Searchability matters. Large volumes of social media content are only useful if they can be efficiently searched and analysed. Investigators need to find specific content quickly — by keyword, date, account, or topic — without manually reviewing everything.
The Role of Purpose-Built Tools
General-purpose tools — web browsers, screenshot utilities, basic screen recording — weren't designed for forensic evidence collection. They don't generate hash values. They don't produce structured evidence packages. They don't support chain-of-custody documentation.
Purpose-built platforms address these gaps directly. Social Evidence was built specifically for this context: investigators or legal professionals enter a social media username, and the platform automatically archives all videos, photos, stories, comments, and metadata. Every evidence package is SHA-256 hash-verified and timestamped at the moment of collection. AI-powered search lets investigators query transcripts, captions, and comments in plain English — making large-scale analysis practical rather than overwhelming.

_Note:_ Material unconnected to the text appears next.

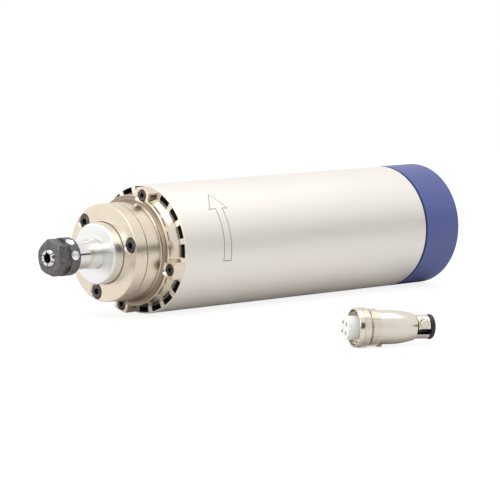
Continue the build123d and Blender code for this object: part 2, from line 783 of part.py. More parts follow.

For Australian law enforcement and legal practitioners, having a tool designed specifically for Australian legal proceedings — rather than adapted from a general-purpose archiving product — makes a difference. The evidentiary standards are specific. The legal framework is specific. The tool should be too.
Conclusion
Social media evidence is no longer peripheral to criminal investigations — it's central. The platforms people use daily generate a continuous record of behaviour, associations, communications, and location that investigators would once have needed months of surveillance to establish.
But the value of that evidence depends entirely on how it's collected. Content that isn't preserved immediately may be gone. Evidence that isn't collected with forensic rigour may be challenged or excluded. Analysis that relies on manual review may miss what matters.
Law enforcement agencies that build systematic, forensically sound social media evidence collection into their investigative workflows are better positioned at every stage — from building a case to surviving cross-examination.